◆ **EXERCISE**
Restate word for word the lines of the records below, starting at the line that contains "shoulder_pad_right();" and ending at the line that contains "if empty is", with both of those lines included and nothing else.
┌─ INPUT MATERIAL
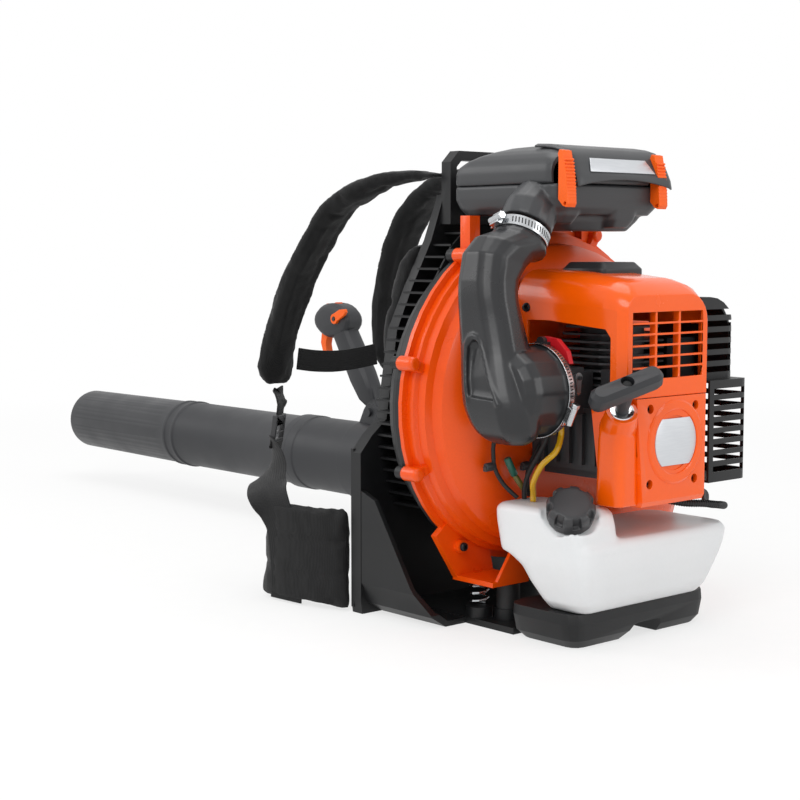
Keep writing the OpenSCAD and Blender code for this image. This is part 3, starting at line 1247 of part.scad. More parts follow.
module shoulder_pad(points) {
  path = curve(points, 2);
  n = len(path) - 1;
  us = carry(path, [1, 0, 0]);
  color(fabric) loft([for (i = [0:n])
    let (
      w = pad_w * lookup(i, [[0, 0.44], [3, 0.46], [8, 1], [n - 2, 1], [n, 0.6]]),
      h = pad_t * lookup(i, [[0, 0.4], [4, 0.5], [8, 1], [n - 1, 1], [n, 0.5]])
    )
      on_frame(quilt_section(w, h), path[i], us[i], cross(tangent(path, i), us[i]))]);
}
module shoulder_pad_left() { shoulder_pad(left_pad); }
module shoulder_pad_right() { shoulder_pad(right_pad); }

// Webbing along a path; its width turns from u0 to u1 over the first half
module strap(points, w, t, steps, u0, u1) {
  path = curve(points, steps);
  n = len(path) - 1;
  ring = rrect(w, t, t * 0.4, 1);
  loft([for (i = [0:n])
    let (d = tangent(path, i), k = min(2 * i / n, 1), u = u0 * (1 - k) + u1 * k, x = unit(u - (u * d) * d))
      on_frame(ring, path[i], x, cross(d, x))]);
}
pad_edge = 90 - pad_w / 2 - gap;
module chest_strap() {
  color(fabric)
    strap([[-pad_edge, 312, 256], [-34, 315, 252], [0, 317, 250], [34, 318, 252], [pad_edge, 315, 256]],
      26, web_t, 3, [0, 0, 1], [0, 0, 1]);
}

buckle_at = [[-104, 296, 178], [91, 300, 178]];
buckle_turn = [35, 8];
web_left = unit([0.82, 0.57, 0]);
web_right = unit([1, 0.14, 0]);
belt_left_dir = unit([-4, 35, 0]);
belt_right_dir = unit([-10, 30, 0]);
module strap_webbing() {
  color(fabric) {
    strap([[-90, 311, 223.6], [-90, 311, 220.6], [-90.5, 310.5, 217], [-99, 298, 211], [-101.9, 293, 204], [-102.3, 293.6, 199.5],
      [-102.7, 294.1, 194.35]], 22, web_t, 2, web_left, web_left);
    strap([
      [-105.35, 297.95, 161], [-105.7, 298.5, 157], [-106.2, 299.2, 152], [-120, 285, 143], [-141, 262, 133],
      [-163, 240, 124], [-175.5, 217, 115], [-178.3, 202, 100], [-176.8, 192, 78], [-176, 187.3, 40], [-176, 187.3, 2.5]
    ], web_w, web_t, 2, web_left, belt_left_dir);
    strap([[90, 307.8, 235.2], [90, 304, 222], [91.2, 297, 212], [91.5, 296.5, 204], [91.45, 297, 199.5],
      [91.32, 297.68, 194.35]], 22, web_t, 2, web_right, web_right);
    strap([
      [90.65, 302.4, 161], [90.6, 303, 157], [90.5, 303.6, 152], [93, 280, 139], [97, 246, 122], [103.5, 214, 110],
      [104.2, 196, 80], [104, 192, 40], [104, 192, 3]
    ], web_w * 0.7, web_t, 2, web_right, belt_right_dir);
  }
}
module strap_buckles() {
  color(black) for (i = [0, 1]) translate(buckle_at[i]) rotate([8, 0, buckle_turn[i]]) difference() {
    translate([-17, -3, -16]) cube([34, 6, 32]);
    for (z = [-12, -3.5, 5]) translate([-13, -4, z]) cube([26, 8, 6.5]);
  }
}

belt_left = [[-151.5, 104.9], [-153.5, 114], [-160, 135], [-167, 165], [-171, 200], [-170, 225], [-166, 238]];
belt_right = [[114.5, 104.9], [113, 116], [108, 142], [102, 175], [92, 205], [78, 226], [66, 236]];
belt_t = 9;
belt_z = [1, 112];
function belt_section(t, h0, h1) =
  let (r = t / 2, a = h0 + (h1 - h0) * 0.33, b = h0 + (h1 - h0) * 0.67)
    [[-r, h0 + 6], [-r / 2, h0], [r / 2, h0], [r, h0 + 6], [r, a - 4], [r - 2, a], [r, a + 4], [r, b - 4], [r - 2, b],
      [r, b + 4], [r, h1 - 6], [r / 2, h1], [-r / 2, h1], [-r, h1 - 6], [-r, b + 4], [2 - r, b], [-r, b - 4],
      [-r, a + 4], [2 - r, a], [-r, a - 4]];
module belt_wing(points) {
  path = curve([for (p = points) [p[0], p[1], 0]], 3);
  n = len(path) - 1;
  loft(reversed([for (i = [0:n])
    let (u = unit(cross(tangent(path, i), [0, 0, 1])), s = lookup(i, [[0, 0.6], [2, 1], [n - 2, 1], [n, 0.5]]))
      on_frame(belt_section(belt_t * s, belt_z[0] + (1 - s) * 14, belt_z[1] - (1 - s) * 14), path[i], u, [0, 0, 1])]));
}
module hip_belt() {
  color(fabric) {
    belt_wing(belt_left);
    belt_wing(belt_right);
  }
}

// ---------------------------------------------------------------- output
back_frame();
intake_cage();
fan_housing_inner();
fan_housing_outer();
vibration_mounts();
mount_springs();
base_shoe();
fuel_tank();
crankcase();
cylinder_block();  // cylinder
main_bearings();
spark_plug();
spark_plug_boot();
muffler();
muffler_guard();
engine_cover();
starter_cover();
plug_cover();
ignition_coil();
carburettor();
carburettor_adapter();
intake_duct();
duct_clamps();
filter_tray();
filter_element();
casing_screws();
fuel_lines();
conduit_rear();
conduit_front();
outlet_pipe();
back_pad();
hip_belt();
shoulder_pad_left();
shoulder_pad_right();
chest_strap();
strap_webbing();
strap_buckles();
impeller();
crankshaft();
flywheel();
starter_pulley();
starter_grip();
starter_rope();
piston();
cap_plug();
cap_shell();
filter_cover();
latch_left();
latch_right();
choke_lever();
throttle_arm();
bellows_rear();
bellows_ring();
bellows_front();
control_tube();
blower_tubes();
control_handle();
throttle_trigger();
cruise_lever();
stop_switch();
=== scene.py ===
import math

import bmesh
import bpy
from mathutils import Matrix, Vector, noise


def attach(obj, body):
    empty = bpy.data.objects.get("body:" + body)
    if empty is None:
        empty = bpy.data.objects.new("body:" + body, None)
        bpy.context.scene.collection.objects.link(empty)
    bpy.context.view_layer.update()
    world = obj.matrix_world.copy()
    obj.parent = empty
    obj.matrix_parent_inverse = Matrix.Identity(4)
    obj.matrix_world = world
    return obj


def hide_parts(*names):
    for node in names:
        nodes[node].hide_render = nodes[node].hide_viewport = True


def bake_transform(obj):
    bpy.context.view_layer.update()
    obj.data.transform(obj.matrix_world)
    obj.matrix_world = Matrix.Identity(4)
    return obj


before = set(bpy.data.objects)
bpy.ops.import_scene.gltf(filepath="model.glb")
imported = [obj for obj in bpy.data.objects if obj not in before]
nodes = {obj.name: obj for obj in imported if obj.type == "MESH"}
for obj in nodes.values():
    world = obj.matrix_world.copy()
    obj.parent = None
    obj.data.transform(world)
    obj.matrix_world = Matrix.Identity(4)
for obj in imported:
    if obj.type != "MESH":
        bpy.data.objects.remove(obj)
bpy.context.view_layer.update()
mm = 0.001

# ---------------------------------------------------------------- camera
# A long lens at the height of the filter, turned to the engine's left front.
camera_data = bpy.data.cameras.new("camera")
camera_data.sensor_width = 36.0
camera_data.lens = 72.45
camera_data.clip_start = 0.05
camera_data.clip_end = 60.0
camera = bpy.data.objects.new("camera", camera_data)
camera.location = (-1.22669, -1.20251, 0.388)
camera.rotation_euler = (math.radians(90 - 5.43), 0, math.radians(-41.2))
bpy.context.scene.collection.objects.link(camera)
bpy.context.scene.camera = camera

# ---------------------------------------------------------------- floor and light
# A white studio sweep: matt paper on the floor, wide lamps left, right, behind and overhead.
# The paper fades to plain white with distance from the machine, and keeps its shadow.
scene = bpy.context.scene
scene.view_settings.view_transform = "Standard"


def linear(code):
    """Turns an sRGB hex colour, such as "F0501E", to linear RGBA."""
    channels = [int(code[i:i + 2], 16) / 255 for i in (0, 2, 4)]
    return [c / 12.92 if c <= 0.04045 else ((c + 0.055) / 1.055) ** 2.4 for c in channels] + [1.0]


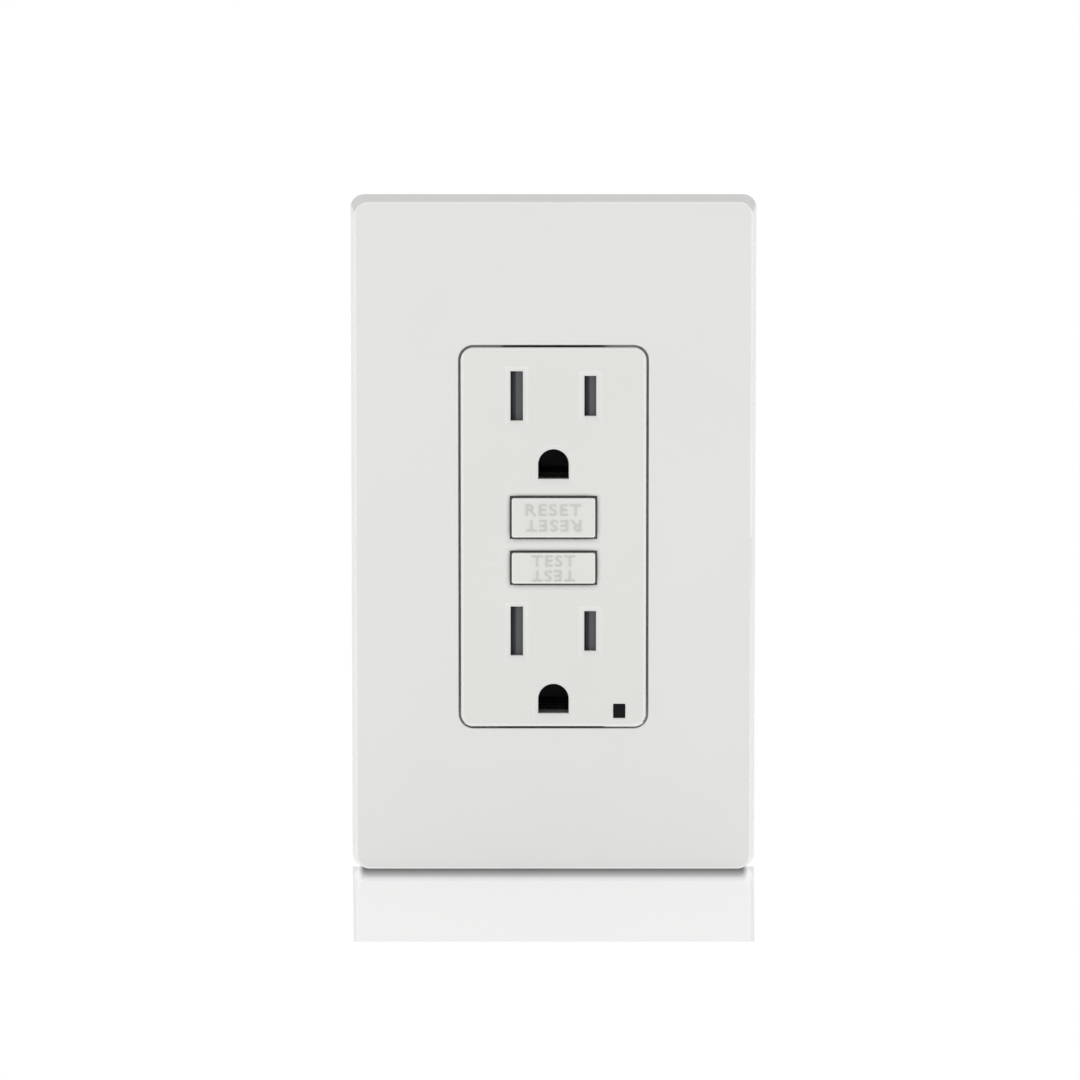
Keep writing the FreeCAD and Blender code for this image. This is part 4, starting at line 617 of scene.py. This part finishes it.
def make_camera():
    back = Vector((0, -math.cos(CAMERA_ELEVATION), math.sin(CAMERA_ELEVATION)))
    aim = Vector((AIM_ACROSS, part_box("front_cover")[0].y, AIM_UP))
    data = bpy.data.cameras.new("camera")
    data.sensor_width = SENSOR_WIDTH
    data.lens = SENSOR_WIDTH * CAMERA_DISTANCE / FRAME_WIDTH
    camera = bpy.data.objects.new("camera", data)
    camera.location = aim + back * CAMERA_DISTANCE
    camera.rotation_mode = "QUATERNION"
    camera.rotation_quaternion = (-back).to_track_quat("-Z", "Y")
    bpy.context.scene.collection.objects.link(camera)
    bpy.context.scene.camera = camera


# ================================================================ the scene

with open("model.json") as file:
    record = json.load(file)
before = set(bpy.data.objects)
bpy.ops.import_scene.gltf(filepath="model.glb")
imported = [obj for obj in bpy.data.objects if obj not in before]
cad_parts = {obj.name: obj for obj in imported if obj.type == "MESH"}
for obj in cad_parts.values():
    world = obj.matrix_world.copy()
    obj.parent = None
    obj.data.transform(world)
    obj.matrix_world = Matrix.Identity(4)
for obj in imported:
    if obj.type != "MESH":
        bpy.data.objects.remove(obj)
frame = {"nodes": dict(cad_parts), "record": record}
cad_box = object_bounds()
materials = make_materials(frame["record"])

for node in frame["nodes"].values():
    for place in node.material_slots:
        place.material = materials[place.material.name.split(".")[0]]

button_word("reset_button", "reset_plunger", "RESET", RESET_CAP, RESET_LENGTH, RESET_GAP, materials)
button_word("test_button", "test_plunger", "TEST", TEST_CAP, TEST_LENGTH, TEST_GAP, materials)

threaded_screws("mounting_screws", BOX_SCREW_NECK_END, "screw_steel", materials)
plate_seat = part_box("subplate_screws")[0].y + PLATE_SCREW_HEAD
threaded_screws("subplate_screws", plate_seat, "plate_screw_steel", materials)

behaviour = frame["record"]["behaviour"]
for joint in behaviour["joints"]:
    for spring in joint.get("deforming_nodes", ()):
        if spring["node"] == "test_spring":
            live_leaf("test_spring", materials)
        else:
            live_spring(spring["node"], behaviour["bodies"], materials)

make_floor(cad_box[0], *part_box("wallplate"))
make_sky()
make_camera()
bpy.context.scene.view_settings.view_transform = "Standard"
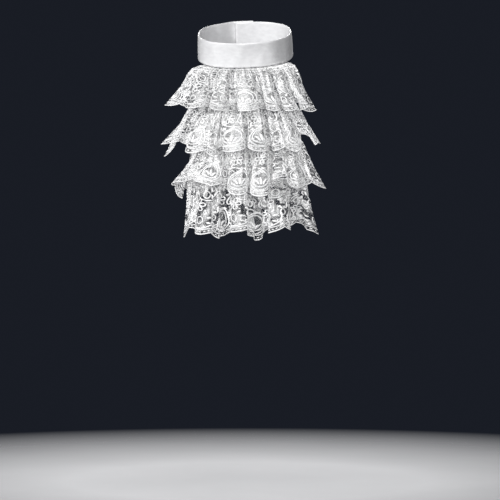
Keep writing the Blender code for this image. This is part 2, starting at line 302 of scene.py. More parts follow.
└─
◆ **SOLUTION TO THE PROBLEM**
shoulder_pad_right();
chest_strap();
strap_webbing();
strap_buckles();
impeller();
crankshaft();
flywheel();
starter_pulley();
starter_grip();
starter_rope();
piston();
cap_plug();
cap_shell();
filter_cover();
latch_left();
latch_right();
choke_lever();
throttle_arm();
bellows_rear();
bellows_ring();
bellows_front();
control_tube();
blower_tubes();
control_handle();
throttle_trigger();
cruise_lever();
stop_switch();
=== scene.py ===
import math

import bmesh
import bpy
from mathutils import Matrix, Vector, noise


def attach(obj, body):
    empty = bpy.data.objects.get("body:" + body)
    if empty is None:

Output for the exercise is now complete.